EIA Reports Another Supply Build, USD/CAD Tightens
Shain Vernier • 2 min read
It’s Wednesday afternoon and that means the weekly crude oil inventories cycle is in the books. Both the API and EIA reported another seven-day build in supply. Although we are entering the peak demand season for refined fuels, stocks continue to grow. As a result, August WTI futures are off big and the USD/CAD remains in heavy consolidation.
EIA, API Report Builds In Supply
Once again, the API and EIA have each reported that U.S. oil supplies are on the build. Here’s a quick look at the aggregated data:
Event Actual Previous
API Crude Oil Stocks 1.749M 3.857M
EIA Crude Oil Stocks 1.442M 1.215M
This week’s oil inventory reports are a bit of a head-scratcher. Historic trends show that supplies wane during summer in the Northern Hemisphere as the demand for refined fuels grows. This trend is evident in the gasoline markets, as RBOB Gasoline futures are up more than 10% for June. Nonetheless, crude supplies continue to grow and WTI is under abnormal seasonal pressure.

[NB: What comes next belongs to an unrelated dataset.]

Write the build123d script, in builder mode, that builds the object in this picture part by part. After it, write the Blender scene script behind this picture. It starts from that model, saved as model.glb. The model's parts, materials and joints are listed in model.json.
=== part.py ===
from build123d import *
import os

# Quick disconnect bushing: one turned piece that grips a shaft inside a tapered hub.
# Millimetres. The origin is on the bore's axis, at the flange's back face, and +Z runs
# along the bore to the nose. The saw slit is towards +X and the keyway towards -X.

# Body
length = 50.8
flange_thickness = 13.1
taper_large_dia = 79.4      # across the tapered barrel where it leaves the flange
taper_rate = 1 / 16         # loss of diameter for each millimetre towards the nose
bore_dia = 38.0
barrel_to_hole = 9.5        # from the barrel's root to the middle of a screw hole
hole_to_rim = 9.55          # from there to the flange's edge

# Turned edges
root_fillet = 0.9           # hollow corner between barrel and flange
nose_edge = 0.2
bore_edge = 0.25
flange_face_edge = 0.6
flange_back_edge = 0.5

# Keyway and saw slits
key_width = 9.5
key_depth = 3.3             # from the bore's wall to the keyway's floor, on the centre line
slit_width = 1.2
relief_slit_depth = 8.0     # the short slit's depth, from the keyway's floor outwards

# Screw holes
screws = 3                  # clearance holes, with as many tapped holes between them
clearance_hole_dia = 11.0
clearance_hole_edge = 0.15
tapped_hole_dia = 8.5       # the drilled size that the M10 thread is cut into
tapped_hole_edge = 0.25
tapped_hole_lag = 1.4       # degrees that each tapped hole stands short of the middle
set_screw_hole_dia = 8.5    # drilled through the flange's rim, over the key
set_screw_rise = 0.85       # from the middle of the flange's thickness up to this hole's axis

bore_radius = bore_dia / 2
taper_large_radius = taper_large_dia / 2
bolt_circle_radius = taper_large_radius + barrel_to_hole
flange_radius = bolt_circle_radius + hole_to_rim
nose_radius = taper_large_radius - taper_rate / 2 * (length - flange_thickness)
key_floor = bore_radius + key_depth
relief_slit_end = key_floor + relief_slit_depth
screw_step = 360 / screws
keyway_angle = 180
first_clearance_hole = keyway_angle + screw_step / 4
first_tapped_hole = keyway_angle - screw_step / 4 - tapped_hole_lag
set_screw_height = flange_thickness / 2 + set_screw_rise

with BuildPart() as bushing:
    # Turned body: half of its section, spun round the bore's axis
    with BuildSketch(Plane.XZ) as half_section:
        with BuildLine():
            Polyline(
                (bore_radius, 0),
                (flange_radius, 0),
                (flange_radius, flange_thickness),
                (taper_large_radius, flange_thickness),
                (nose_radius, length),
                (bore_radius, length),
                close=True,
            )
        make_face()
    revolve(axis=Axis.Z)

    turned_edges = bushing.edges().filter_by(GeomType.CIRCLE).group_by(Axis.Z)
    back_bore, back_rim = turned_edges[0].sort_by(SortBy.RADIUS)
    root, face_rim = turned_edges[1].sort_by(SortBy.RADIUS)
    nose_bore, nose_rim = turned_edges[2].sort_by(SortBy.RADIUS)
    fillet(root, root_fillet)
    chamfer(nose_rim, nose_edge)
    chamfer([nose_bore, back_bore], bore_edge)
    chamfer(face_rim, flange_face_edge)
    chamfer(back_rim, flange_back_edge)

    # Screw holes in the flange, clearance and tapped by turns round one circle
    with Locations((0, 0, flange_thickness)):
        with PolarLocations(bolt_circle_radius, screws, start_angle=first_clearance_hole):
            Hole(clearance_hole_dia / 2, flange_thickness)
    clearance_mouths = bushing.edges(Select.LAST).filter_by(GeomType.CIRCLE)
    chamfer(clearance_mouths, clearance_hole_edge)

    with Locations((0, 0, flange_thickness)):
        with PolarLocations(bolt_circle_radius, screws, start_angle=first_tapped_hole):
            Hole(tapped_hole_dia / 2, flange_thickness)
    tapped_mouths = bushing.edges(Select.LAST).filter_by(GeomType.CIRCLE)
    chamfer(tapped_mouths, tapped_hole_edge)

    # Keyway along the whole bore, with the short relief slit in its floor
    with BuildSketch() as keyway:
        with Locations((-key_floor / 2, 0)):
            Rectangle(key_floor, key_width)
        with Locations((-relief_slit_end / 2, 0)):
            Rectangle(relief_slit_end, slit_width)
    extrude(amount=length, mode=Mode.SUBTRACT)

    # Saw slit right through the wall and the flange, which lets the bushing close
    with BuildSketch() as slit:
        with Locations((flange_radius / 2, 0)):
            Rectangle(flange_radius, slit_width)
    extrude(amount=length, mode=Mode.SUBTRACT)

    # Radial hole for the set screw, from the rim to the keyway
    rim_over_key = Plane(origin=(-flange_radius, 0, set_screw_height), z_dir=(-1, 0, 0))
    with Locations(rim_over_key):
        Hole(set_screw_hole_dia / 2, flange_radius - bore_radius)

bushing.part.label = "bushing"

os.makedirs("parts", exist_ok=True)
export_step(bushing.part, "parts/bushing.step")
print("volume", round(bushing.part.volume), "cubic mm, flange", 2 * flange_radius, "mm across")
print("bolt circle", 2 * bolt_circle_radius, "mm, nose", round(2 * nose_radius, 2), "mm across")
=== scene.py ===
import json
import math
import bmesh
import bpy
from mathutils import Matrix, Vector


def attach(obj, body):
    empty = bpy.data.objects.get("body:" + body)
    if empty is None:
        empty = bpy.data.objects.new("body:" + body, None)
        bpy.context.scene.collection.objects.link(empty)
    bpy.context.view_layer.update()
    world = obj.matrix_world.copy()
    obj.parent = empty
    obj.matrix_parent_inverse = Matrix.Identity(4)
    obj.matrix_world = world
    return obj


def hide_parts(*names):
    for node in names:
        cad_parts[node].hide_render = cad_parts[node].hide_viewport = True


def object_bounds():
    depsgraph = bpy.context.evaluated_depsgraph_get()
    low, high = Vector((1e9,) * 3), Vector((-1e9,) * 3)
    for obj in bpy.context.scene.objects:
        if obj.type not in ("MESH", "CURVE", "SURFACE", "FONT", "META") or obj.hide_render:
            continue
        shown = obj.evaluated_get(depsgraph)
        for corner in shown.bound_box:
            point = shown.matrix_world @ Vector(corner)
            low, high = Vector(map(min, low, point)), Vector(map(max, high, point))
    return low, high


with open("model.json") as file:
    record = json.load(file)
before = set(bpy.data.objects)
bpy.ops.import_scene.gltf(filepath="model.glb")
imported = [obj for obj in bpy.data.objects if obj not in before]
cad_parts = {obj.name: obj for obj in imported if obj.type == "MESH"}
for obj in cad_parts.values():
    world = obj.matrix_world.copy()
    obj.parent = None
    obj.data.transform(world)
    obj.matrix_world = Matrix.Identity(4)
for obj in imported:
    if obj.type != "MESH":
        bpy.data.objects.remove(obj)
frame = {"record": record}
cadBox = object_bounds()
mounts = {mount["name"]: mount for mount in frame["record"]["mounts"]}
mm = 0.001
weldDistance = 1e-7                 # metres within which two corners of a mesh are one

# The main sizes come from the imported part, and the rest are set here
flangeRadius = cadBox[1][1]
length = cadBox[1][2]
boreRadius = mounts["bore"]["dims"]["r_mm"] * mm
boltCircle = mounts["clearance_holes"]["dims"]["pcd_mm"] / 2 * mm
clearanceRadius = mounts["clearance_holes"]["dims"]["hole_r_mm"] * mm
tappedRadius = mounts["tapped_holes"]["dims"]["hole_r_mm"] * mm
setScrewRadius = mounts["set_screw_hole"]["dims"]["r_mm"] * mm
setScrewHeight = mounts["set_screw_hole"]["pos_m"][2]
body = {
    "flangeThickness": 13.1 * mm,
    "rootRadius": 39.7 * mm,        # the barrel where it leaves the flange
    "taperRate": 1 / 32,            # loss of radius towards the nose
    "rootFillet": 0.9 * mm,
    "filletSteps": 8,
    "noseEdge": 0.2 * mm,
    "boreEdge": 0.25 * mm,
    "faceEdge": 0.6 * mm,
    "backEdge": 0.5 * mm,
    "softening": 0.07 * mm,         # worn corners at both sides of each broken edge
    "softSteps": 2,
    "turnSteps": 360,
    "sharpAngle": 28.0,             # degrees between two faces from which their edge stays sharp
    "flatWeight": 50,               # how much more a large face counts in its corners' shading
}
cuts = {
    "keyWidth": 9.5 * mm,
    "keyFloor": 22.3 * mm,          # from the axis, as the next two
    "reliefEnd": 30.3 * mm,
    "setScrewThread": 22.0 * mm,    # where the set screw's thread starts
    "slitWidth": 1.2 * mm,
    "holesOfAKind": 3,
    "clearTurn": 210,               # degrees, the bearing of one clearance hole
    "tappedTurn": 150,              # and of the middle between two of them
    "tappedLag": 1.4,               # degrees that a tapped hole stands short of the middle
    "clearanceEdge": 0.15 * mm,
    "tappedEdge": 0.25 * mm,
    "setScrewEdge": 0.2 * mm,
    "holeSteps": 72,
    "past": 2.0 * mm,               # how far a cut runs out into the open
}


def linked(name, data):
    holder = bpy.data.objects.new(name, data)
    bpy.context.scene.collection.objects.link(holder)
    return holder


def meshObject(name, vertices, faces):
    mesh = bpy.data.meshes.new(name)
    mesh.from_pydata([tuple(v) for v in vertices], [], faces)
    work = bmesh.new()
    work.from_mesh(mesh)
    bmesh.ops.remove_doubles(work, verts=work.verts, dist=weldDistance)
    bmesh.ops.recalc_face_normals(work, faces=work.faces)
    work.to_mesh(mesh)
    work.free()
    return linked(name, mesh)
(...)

For the USD/CAD, trading conditions are tight. In fact, this week’s range is similar to that of last week.
USD/CAD Tightens As WTI Falls
August WTI crude oil futures are laboring today, off more than $2.00 on the session. The USD/CAD has made an about-face at the action, failing to extend an ultra-tight 143 pip three-day range.
Here are the levels to watch in this market until Friday’s close:
- Resistance(1): Bollinger MP, 1.3693
- Support(1): 78% Fibonacci Retracement, 1.3327
Bottom Line: At some point, the USD/CAD will make a directional move. Until then, scalping extremes using a reversion-to-the-mean strategy isn’t a bad way to play the action.
Through Friday’s closing bell, I will have buy orders in the queue from 1.3327. With an initial stop loss at 1.3312, this trade produces a fast 10-12 pips on a bounce from downside support.